The impact of access (or lack thereof) is immense. Being able to directly interact, command the time and attention of an individual can be a catalyst for change, a source of information or even a life line. It’s importance is hard to understate, to illustrate take an example of building a fence:

A fairly simple process as far as land development activities go. Like everything else money comes first, then finding a contractor, then building. Every step of that process can be eased by access to the right people:

Money: Anyone who knows me has access to 1$ (that’s about all I’m good for most days), but there are a select few who know people with FAR greater amounts of money, and far greater complicity to dole it out. Not that people are usually appreciate of being hit up for cash, but it happens all the time. People who have access to billionaires don’t go to the bank for 10k loans, indeed people who know the .001% are usually others in the .001%. For those of us who don’t have access to someone like that, the next step would be a bank (or community organization). Even there access is key, I assure you meeting the owner of a bank for a loan (when the meeting was setup by your billionaire friend) is a decided different experience that meeting with the loan officer at the local branch. Who you deal with is as important as what is being dealt.

Contractor: The CEO of a major company generally do not take orders or work with a single customer (when there are millions of customers there is not enough time). Major clients can usually get face time with the PIC though. The difference is service is staggering (think call center customer service vs concierge)

From getting a zoning variance to getting a transplant, who you have access to is critical, and (took a while, but getting to the point) in government we need to have equal access! All our public officials’ time should be handled by a lottery type system, having the .001 % and those they hire command the attention of our most powerful leaders is detrimental to a fair democratic process. What we get is just another facet of corruption.  (Spending time with the ultra-rich to the determent of the rest of us is a corrupt practice in my opinion)  Should our officials be free to spend their time with whoever they like? NO! Hell no!  They are given power by the masses for the betterment of the masses, in accepting power far beyond that of a normal citizen they should likewise accept limitations on their freedom far in excess of a normal person.
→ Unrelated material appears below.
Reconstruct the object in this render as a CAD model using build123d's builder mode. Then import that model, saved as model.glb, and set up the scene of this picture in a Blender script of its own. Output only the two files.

There are some simple things we can do to turn the tide: Make all communication of elected officials public, have all campaigns publicly funded, Prohibit political ads.  Looking further out: Rework entire legal system to eliminate legalese, have easy to understand laws (and just a few of them), add a boat load of government employees.

The old adage “it’s not what you know, but who you know” is as true today as when it was first uttered. Sadly with the common practice of “closed door” meetings, the insanely disproportionate involvement of the super wealthy in government and a few thousand years of history, I don’t think this is an issue that will resolve itself.
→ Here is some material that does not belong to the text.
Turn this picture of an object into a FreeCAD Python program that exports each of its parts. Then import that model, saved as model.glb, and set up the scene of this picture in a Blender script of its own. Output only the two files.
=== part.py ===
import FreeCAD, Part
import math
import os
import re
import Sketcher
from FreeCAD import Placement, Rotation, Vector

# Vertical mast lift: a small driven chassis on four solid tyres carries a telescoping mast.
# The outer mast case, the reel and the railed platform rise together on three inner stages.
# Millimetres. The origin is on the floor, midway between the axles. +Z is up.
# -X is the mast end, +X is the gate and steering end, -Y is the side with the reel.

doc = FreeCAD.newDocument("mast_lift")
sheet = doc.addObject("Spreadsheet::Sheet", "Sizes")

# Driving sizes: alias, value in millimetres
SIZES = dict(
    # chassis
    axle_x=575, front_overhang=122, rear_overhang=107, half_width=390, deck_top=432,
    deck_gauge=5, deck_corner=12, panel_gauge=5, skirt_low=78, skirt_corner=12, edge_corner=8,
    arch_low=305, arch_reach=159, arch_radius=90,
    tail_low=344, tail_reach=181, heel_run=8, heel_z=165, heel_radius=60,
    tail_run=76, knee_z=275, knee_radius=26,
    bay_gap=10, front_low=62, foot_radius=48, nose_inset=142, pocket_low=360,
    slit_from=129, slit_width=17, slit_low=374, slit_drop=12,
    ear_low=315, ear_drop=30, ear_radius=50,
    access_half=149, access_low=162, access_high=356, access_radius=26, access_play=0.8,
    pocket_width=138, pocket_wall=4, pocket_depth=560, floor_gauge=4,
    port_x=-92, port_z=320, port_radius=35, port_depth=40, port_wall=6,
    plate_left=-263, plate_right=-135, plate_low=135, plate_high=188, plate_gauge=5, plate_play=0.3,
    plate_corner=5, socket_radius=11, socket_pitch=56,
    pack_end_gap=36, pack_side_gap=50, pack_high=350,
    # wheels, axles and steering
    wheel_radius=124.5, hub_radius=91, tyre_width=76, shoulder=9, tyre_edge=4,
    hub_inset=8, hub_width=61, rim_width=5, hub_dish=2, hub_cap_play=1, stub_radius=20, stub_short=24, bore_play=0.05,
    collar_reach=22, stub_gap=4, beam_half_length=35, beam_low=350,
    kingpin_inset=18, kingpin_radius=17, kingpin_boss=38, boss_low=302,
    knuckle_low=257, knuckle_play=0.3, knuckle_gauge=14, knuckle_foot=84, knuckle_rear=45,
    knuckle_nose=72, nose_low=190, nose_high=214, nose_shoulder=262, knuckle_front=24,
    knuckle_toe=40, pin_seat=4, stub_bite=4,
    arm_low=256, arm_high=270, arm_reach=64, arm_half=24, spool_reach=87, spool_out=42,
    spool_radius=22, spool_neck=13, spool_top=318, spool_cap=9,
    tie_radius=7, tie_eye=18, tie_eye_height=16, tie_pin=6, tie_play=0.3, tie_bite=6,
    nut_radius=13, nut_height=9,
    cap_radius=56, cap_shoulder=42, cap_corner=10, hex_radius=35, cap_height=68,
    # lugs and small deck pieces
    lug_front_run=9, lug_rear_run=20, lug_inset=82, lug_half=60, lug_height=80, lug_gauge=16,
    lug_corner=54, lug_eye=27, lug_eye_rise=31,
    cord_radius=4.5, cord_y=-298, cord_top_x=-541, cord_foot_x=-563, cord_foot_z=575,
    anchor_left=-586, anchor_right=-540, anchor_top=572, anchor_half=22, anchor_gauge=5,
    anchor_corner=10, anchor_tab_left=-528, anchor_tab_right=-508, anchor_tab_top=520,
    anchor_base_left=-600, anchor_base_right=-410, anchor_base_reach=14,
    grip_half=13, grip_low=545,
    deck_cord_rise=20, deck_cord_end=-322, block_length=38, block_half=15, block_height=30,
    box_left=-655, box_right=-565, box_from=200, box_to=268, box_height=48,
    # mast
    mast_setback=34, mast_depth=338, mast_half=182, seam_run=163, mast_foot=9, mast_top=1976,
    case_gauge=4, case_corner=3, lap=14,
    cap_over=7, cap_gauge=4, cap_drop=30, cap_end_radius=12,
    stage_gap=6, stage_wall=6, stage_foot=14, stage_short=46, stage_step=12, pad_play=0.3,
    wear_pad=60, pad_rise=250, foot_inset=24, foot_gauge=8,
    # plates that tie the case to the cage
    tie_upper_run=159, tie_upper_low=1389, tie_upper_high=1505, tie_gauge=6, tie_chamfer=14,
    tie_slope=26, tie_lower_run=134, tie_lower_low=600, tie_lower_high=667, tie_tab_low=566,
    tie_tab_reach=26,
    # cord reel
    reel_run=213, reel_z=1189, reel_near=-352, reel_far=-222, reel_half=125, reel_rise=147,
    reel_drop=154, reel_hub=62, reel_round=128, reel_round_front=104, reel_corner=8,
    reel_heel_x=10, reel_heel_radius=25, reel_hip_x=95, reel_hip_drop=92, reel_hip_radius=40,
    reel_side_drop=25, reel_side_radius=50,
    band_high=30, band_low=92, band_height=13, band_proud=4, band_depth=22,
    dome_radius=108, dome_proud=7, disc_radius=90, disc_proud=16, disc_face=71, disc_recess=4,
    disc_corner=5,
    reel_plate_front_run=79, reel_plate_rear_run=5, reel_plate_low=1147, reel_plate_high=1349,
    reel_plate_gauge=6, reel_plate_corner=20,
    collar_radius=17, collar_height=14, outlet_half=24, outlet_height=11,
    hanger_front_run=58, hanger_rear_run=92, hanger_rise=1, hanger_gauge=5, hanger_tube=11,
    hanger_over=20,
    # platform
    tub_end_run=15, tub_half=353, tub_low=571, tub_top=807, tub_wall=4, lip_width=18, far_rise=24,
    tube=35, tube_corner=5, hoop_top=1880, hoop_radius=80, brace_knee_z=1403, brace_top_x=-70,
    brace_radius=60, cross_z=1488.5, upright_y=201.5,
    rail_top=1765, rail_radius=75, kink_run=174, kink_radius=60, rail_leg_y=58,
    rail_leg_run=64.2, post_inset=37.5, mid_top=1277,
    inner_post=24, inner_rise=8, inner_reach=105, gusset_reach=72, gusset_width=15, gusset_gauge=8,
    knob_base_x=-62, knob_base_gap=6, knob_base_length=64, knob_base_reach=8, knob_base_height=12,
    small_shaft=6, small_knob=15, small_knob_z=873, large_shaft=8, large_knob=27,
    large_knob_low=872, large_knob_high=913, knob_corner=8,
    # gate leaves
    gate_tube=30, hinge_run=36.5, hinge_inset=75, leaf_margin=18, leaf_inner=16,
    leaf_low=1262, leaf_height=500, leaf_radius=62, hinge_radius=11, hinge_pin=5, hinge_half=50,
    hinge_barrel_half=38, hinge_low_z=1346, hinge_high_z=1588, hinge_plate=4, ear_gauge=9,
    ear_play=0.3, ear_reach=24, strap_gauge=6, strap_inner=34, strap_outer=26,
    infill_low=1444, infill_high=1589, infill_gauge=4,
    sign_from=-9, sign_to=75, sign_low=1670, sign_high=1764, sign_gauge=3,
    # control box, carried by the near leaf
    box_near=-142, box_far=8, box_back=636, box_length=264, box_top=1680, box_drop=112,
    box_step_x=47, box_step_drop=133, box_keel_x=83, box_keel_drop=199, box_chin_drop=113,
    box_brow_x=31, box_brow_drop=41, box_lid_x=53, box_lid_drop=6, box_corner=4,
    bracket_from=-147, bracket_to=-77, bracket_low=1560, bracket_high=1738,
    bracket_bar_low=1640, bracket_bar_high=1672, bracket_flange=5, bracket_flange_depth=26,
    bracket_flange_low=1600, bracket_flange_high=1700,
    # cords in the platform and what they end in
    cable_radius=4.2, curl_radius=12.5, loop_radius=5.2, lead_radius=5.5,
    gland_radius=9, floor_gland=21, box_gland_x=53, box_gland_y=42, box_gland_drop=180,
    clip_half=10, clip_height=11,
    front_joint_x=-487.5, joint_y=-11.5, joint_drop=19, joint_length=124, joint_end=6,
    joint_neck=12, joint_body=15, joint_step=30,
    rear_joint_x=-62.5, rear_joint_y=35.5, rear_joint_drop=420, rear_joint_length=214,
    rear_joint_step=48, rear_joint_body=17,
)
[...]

On elected officials: Why we just cannot get it right…

It will surprise no one that at the time of this writhing Congress is sitting at a 16% approval rating. Now any explanation of such strong disapproval would be incomplete without reference to gerrymandering, however while that is part of the mix, I believe the root is far more basic, and prevalent. Most of our major political offices are filled by people who win elections, and ( most ) of the rest are filled by direct appointment of the winners, so my main focus here is that our system rewards people who are good at winning elections, not people that are good at governance. These groups are not mutually exclusive, but I am going to argue that the overlap is small, and the difference ( over MANY MANY elections over time) has had and will continue to have a huge impact.

So what do I mean that being good at winning elections and being good at governance are different things? To start just look at the skill sets, what makes a good governor, or leader? Honesty, integrity, concern for others, there are many more, but I’m keeping it basic. Now what traits make a good politician? Access to money, appearance, ability to speak well. Notice the lists are not the same, sure there is some overlap, intelligence would apply to both, but my point is our elections are kind of like holding MMA tournament to appoint a police chief, there is no reason someone good at MMA will not make a great chief, but really that system will ( especially over time) will turn out more good MMA fighters than good chiefs.
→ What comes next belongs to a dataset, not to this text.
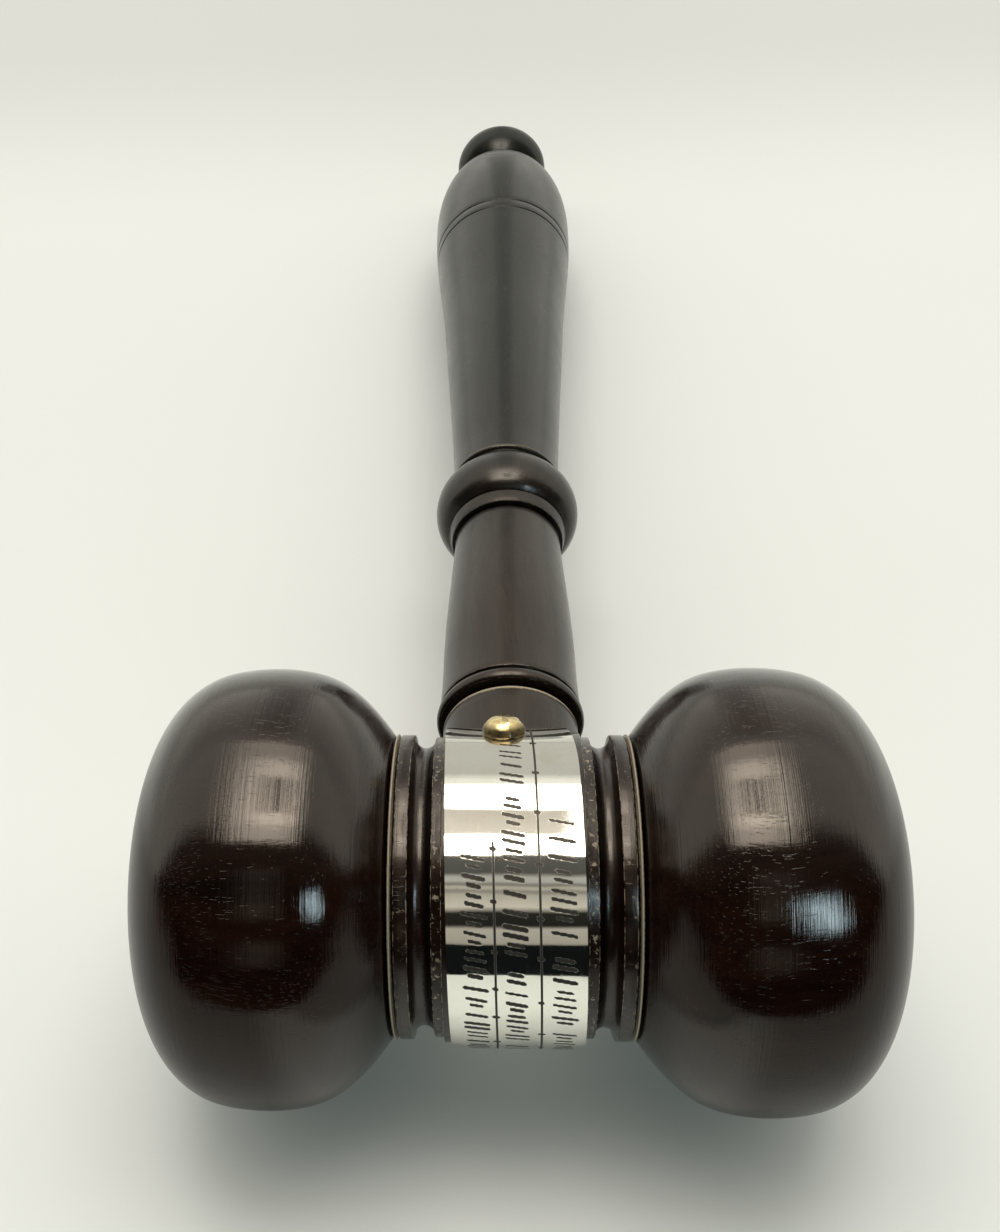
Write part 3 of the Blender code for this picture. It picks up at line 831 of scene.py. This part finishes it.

So our ( or really any ) election system is a ( hopefully) cleverly devised means of narrowing down everyone who wants to do the job to just one person, I argue that it should output ( ideally) the best person for the job or at least a good person for the job. Given the approval ratting I started with I argue this is NOT the case with our current system, and here is why: The single largest means of narrowing down the pool in an election is money, ask any one you know who would make a good leader, who has potential why they do not run for office. This eliminates an un-told amount of EXCELLENT people from the running, AND gives those with access to money a free pass from the largest cut to the pool. I cannot stress this enough, access to money does NOT equal a good leader! These are two VERY different things but by the time the ballots are printed this is what has in effect decided our candidates. This is why our government has such poor results, our entire election system skews not towards good leaders, but toward the wealthy.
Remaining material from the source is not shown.